After his shifts as a forklift operator at a cheese plant, he returned to a sparse apartment, watched TV on an air mattress and ate fast food and frozen dinners with his cat, Rascal, close by.

He tried dating, but "Lord knows what you are going to get out of a bar scene."

There were plenty of women who loved flirting with a soldier, but Schultz couldn't find a "kick-back woman" he could listen to country music with.

Not far from the cheese plant at the Medvec home, Carol and the kids were trying to adjust to life without a father. Carol, 42, divorced her husband in 2004, the same year Schultz returned from his first tour of duty.

Lonely nights. Lonely lives. Only a mile apart.

A phone connection

Back in Iraq for the second time, Schultz, a mechanic stationed about 180 miles north of Baghdad, ran recovery missions for the National Guard, fixing trucks and bringing them back to base when they took a hit.

He'd gotten plenty of letters from kids like 9-year-old Randy from California and 9-year-old Kelly in Michigan. He tried to write them back, but sometimes he'd be away from base for days, often with little sleep.

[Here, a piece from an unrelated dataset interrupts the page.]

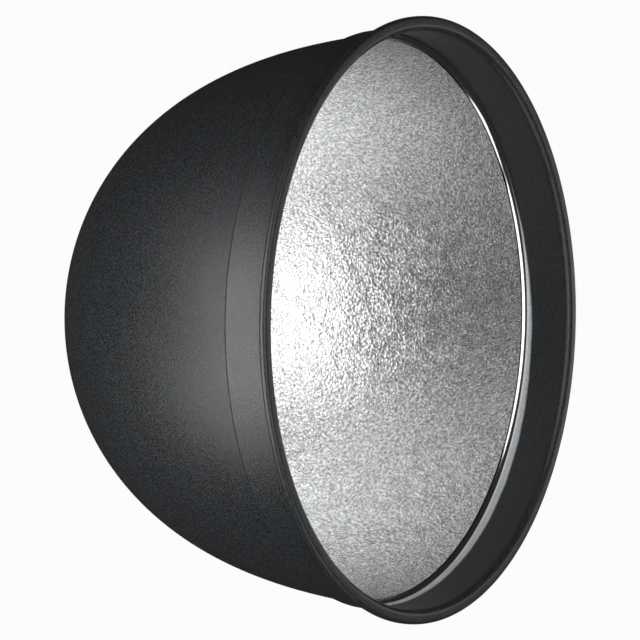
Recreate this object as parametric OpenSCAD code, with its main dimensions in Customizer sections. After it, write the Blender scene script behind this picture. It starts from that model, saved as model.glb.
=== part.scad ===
// Bowl reflector for a studio flash head, with a clamp-on neck.
// The bowl's axis is Y: it opens towards -Y and clamps onto a lamp tube at +Y. +Z is up.
// The origin is the centre of the neck's bore. Millimetres.
// Depths are measured back from the front of the rim, and behind(depth) turns one into a Y value.

/* [Rim and collar] */
// Outer radius of the rolled rim
rim_r = 170; // [168:1:180]
// Radius of the bend from the collar's inner wall to the rim's front face
mouth_round = 4; // [3:0.1:4]
// Thickness of the rolled rim along the axis
rim_depth = 4.4; // [4.2:0.1:6]
// Depth of the back face of the step behind the collar
collar_depth = 31; // [25:1:38]
// Outer radius of the collar
collar_r = 162.8; // [162.4:0.1:163.4]

/* [Bowl] */
// Radius of the bowl's outline curve at its own centre
bowl_r = 163.9; // [162:0.1:164]
// Distance of that centre in front of the rim
bowl_lead = 93.8; // [85:0.1:100]
// Depth at which the outline curve would meet the axis
bowl_apex = 217.8; // [214:0.1:222]
// Power in the outline curve: more gives a straighter side and a blunter end
bowl_power = 3.5; // [3.2:0.05:3.8]
// Depth of the flat back
back_depth = 199; // [196:0.5:201]

/* [Sheet] */
// Thickness of the painted outer shell
shell_t = 1.3; // [1:0.1:1.4]
// Thickness of the hammered reflector insert
insert_t = 1.2; // [0.8:0.1:1.4]
// Air gap between shell and insert, measured square to the outline curve
skin_gap = 0.4; // [0.3:0.1:0.6]
// Radius of the turned edge at the back of the collar
edge_round = 1.6; // [1:0.1:1.8]
// Width of the flat seat on the ledge
seat_w = 1.5; // [1:0.1:2]

/* [Neck] */
// Radius of the lamp tube that the neck clamps
tube_r = 50; // [49:0.5:50]
// Length of the neck's bore
neck_length = 26; // [24:1:26]
// Thickness of the rubber grip liner
liner_t = 2.2; // [1.5:0.1:2.2]
// Wall of the metal neck sleeve
sleeve_t = 2; // [1.5:0.1:2]
// Outer radius of the flange and of the backing ring
flange_r = 66; // [65:0.5:67]
// Thickness of the sleeve's flange
flange_t = 1.5; // [1:0.1:2]
// Thickness of the backing ring
backing_t = 1; // [0.8:0.1:1]
// Number of rivets round the neck
rivet_count = 8; // [6:1:10]
// Radius of a rivet's shank
rivet_r = 1.6; // [1.2:0.1:1.8]
// Number of slots that let the sleeve close
slot_count = 6; // [3:1:8]

/* [Clamp] */
// Width of the clamp band
band_w = 6; // [5:0.1:6]
// Thickness of the clamp band
band_t = 1; // [0.8:0.1:1.2]
// Width of the gap between the band's two ears
ear_gap = 8; // [6:0.5:8]
// Thickness of an ear
ear_t = 2; // [1.5:0.1:2]
// Height of the draw bolt above the bore's axis
bolt_height = 61.5; // [61:0.1:63]
// Radius of the draw bolt
bolt_r = 1.9; // [1.5:0.1:1.9]
// Distance of the lever's pivot from the middle of the clamp
pivot_x = 13.2; // [13.2:0.1:15]
// Radius of the lever's pivot pin
pin_r = 1.2; // [1:0.05:1.3]
// Radius of the lever's cam
cam_r = 4.2; // [4:0.1:4.2]
// Throw of the cam, the distance from its centre to the pivot
cam_throw = 0.8; // [0.4:0.1:0.8]
// Angle round the neck at which the closed lever ends
lever_end = 64; // [50:1:80]
// Outer radius of the thumb nut
nut_r = 4.4; // [4:0.1:4.4]
// Length of the thumb nut
nut_length = 6; // [4:0.5:6]
// Number of ridges round the thumb nut
nut_ridges = 20; // [12:1:24]

/* [Hidden] */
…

He always found a way to write to the Medvec kids. Soon, their short letter exchanges turned into longer e-mails and phone calls. He asked whether they would send him soup. They talked about school and their friends.

He and Luke, then 17, were both Pittsburgh Steelers fans. Shawna, 20, told him all about her boyfriend problems and girl drama. Caroline, 9, wanted to know about his guns. Blaine, 16 and a straight-A student, talked about being in the drum line.

And Little Mouse, as Schultz liked to call Jannah Lynn because "she sounded just so cute and so tiny," told him how much she missed him.

"He wasn't trying to be my dad; he was trying to be a father figure and friend," Shawna said. "I felt comfortable talking to him."

For the first time in a while, Schultz wasn't as lonely. He looked forward to the children's calls and didn't mind walking a mile to the call center.

One day Carol answered one of his calls.

He sounds like Jack Nicholson, she thought.

At first, they talked mostly about the kids. Sometimes he knew more than she did.

"Do you really know where Luke is going tonight?" he asked once.

He's worrying about my kids while he's in Iraq. What kind of man does that?

Later, they realized Schultz had worked at the cheese plant a mile from her home. They went to the same high school and spent most of their lives in tiny New Wilmington, with a population of about 2,500.

Soon they were spending three or four hours at a time on the phone, splitting the roughly $400 monthly phone bill.

"I really felt like I knew him forever," she said.

He called her before every mission. He could hear her crying when they hung up.

"She was like a little schoolgirl," her eldest, Shawna, said. "If I would go to use the phone, she would be like, 'Don't use it, Jim's gonna call me.' "

Romance blossoms

Unlike the veteran Army wives and girlfriends, Carol knew little of a soldier's life. She wanted to know if he had a swimming pool in Iraq and what time he got off work.

Once when she hadn't heard from him in five days, she frantically called the Red Cross demanding that he call home. They told her to call back when she hadn't heard from him in five months.